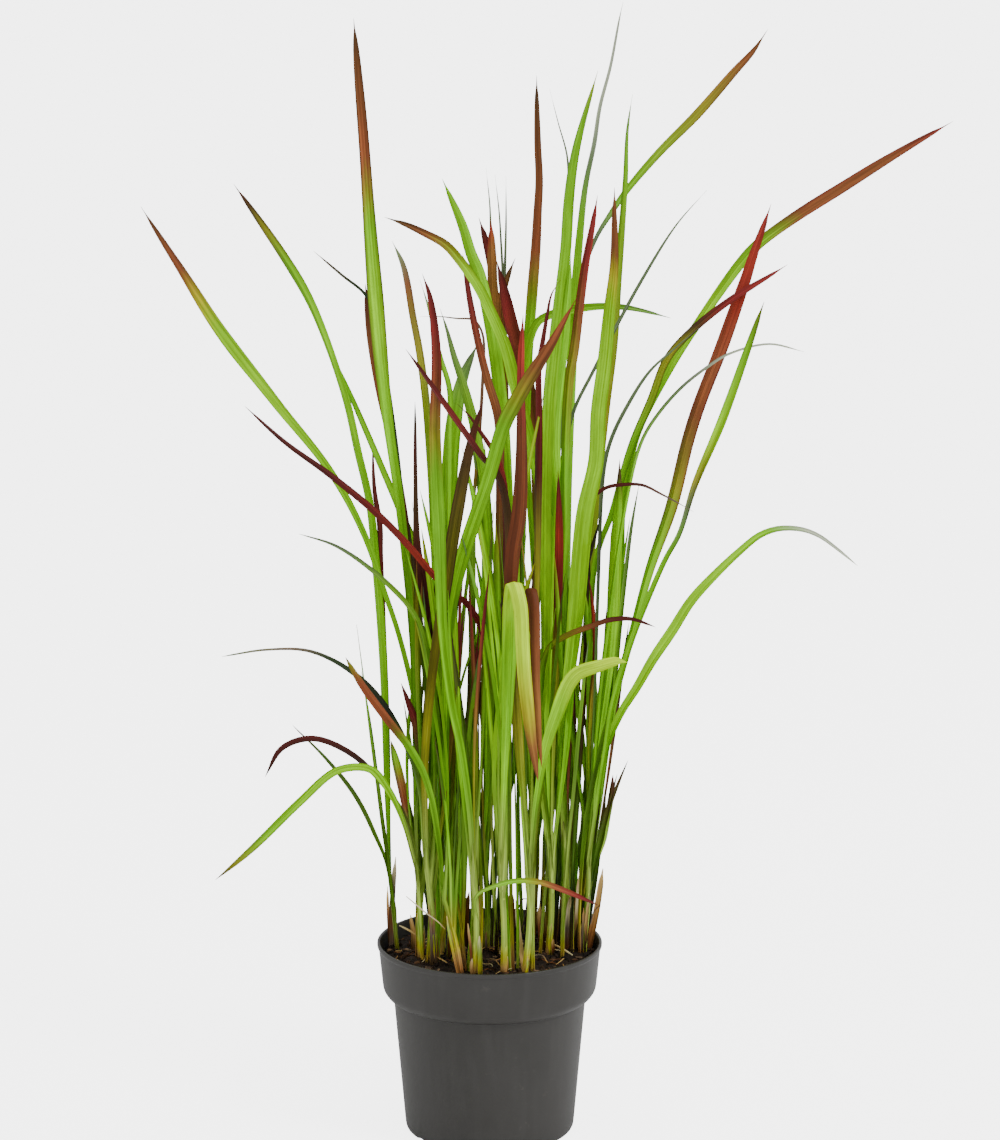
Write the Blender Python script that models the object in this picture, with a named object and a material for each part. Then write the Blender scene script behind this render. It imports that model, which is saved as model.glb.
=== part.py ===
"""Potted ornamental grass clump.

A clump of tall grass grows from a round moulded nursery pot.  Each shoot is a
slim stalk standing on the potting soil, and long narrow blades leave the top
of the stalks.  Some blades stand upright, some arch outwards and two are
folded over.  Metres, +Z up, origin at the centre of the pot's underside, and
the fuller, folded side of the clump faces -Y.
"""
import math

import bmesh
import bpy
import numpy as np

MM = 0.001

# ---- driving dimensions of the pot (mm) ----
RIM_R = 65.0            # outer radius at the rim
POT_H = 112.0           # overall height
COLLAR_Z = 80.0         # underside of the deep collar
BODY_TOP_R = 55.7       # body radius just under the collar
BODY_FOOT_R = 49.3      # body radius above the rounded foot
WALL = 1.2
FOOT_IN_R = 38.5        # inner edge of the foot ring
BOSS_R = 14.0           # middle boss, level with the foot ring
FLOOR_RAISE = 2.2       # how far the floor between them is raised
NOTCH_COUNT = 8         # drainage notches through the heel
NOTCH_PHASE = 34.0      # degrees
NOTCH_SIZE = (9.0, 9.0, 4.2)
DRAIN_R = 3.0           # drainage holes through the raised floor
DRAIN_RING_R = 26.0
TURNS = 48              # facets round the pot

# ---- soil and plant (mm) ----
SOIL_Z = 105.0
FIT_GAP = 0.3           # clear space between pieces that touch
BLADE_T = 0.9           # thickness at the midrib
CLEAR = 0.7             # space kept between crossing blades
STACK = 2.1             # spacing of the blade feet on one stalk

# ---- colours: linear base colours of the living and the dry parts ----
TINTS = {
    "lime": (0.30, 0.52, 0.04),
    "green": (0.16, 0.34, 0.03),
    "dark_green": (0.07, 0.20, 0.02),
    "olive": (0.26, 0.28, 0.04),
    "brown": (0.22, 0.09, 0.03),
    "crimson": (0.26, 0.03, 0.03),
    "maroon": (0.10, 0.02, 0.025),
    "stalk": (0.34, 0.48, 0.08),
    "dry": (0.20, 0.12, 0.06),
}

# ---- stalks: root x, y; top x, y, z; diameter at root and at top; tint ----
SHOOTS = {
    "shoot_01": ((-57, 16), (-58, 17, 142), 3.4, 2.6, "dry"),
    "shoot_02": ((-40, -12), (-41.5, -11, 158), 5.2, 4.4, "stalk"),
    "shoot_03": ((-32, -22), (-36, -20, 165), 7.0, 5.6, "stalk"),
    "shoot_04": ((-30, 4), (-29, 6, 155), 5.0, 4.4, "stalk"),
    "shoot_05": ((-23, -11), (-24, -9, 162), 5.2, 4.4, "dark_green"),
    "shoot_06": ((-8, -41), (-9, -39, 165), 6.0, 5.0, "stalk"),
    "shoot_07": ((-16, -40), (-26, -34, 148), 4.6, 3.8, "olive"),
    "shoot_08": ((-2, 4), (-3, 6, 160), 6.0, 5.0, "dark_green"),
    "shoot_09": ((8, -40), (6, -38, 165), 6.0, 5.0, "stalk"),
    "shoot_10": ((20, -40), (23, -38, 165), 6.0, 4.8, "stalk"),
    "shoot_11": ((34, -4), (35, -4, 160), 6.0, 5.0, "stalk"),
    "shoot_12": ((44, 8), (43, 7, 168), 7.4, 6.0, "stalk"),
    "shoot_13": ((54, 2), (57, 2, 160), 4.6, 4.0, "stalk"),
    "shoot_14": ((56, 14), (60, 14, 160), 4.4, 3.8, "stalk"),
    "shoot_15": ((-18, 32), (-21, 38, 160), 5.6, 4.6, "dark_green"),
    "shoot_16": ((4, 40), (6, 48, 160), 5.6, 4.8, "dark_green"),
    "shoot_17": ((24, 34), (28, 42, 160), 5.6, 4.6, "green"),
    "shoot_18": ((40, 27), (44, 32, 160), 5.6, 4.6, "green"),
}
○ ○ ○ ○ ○
Task instructions | The lines from the top of the data above down to the line containing "ornamental grass clump." are to be copied exactly; no other line should appear.

The solution |
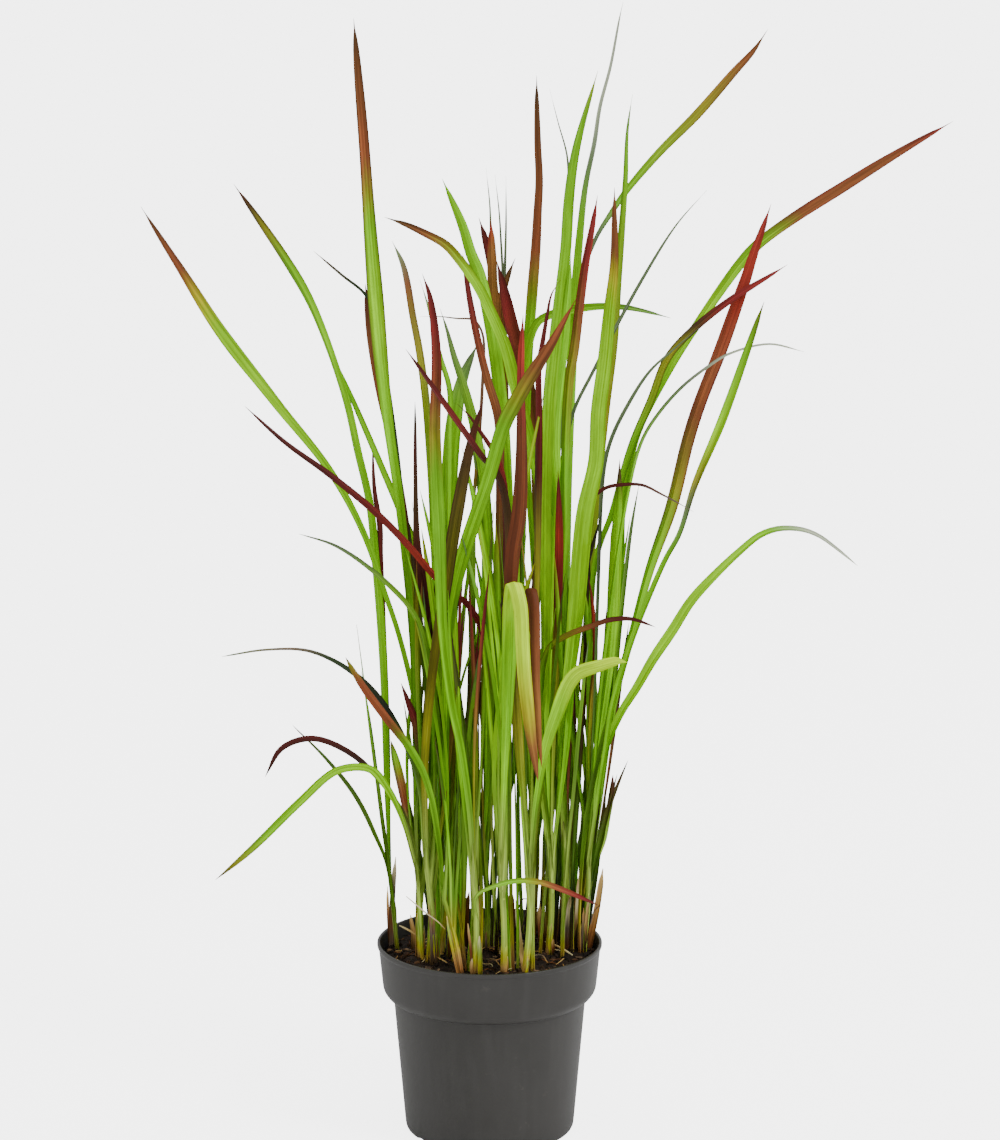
Write the Blender Python script that models the object in this picture, with a named object and a material for each part. Then write the Blender scene script behind this render. It imports that model, which is saved as model.glb.
=== part.py ===
"""Potted ornamental grass clump.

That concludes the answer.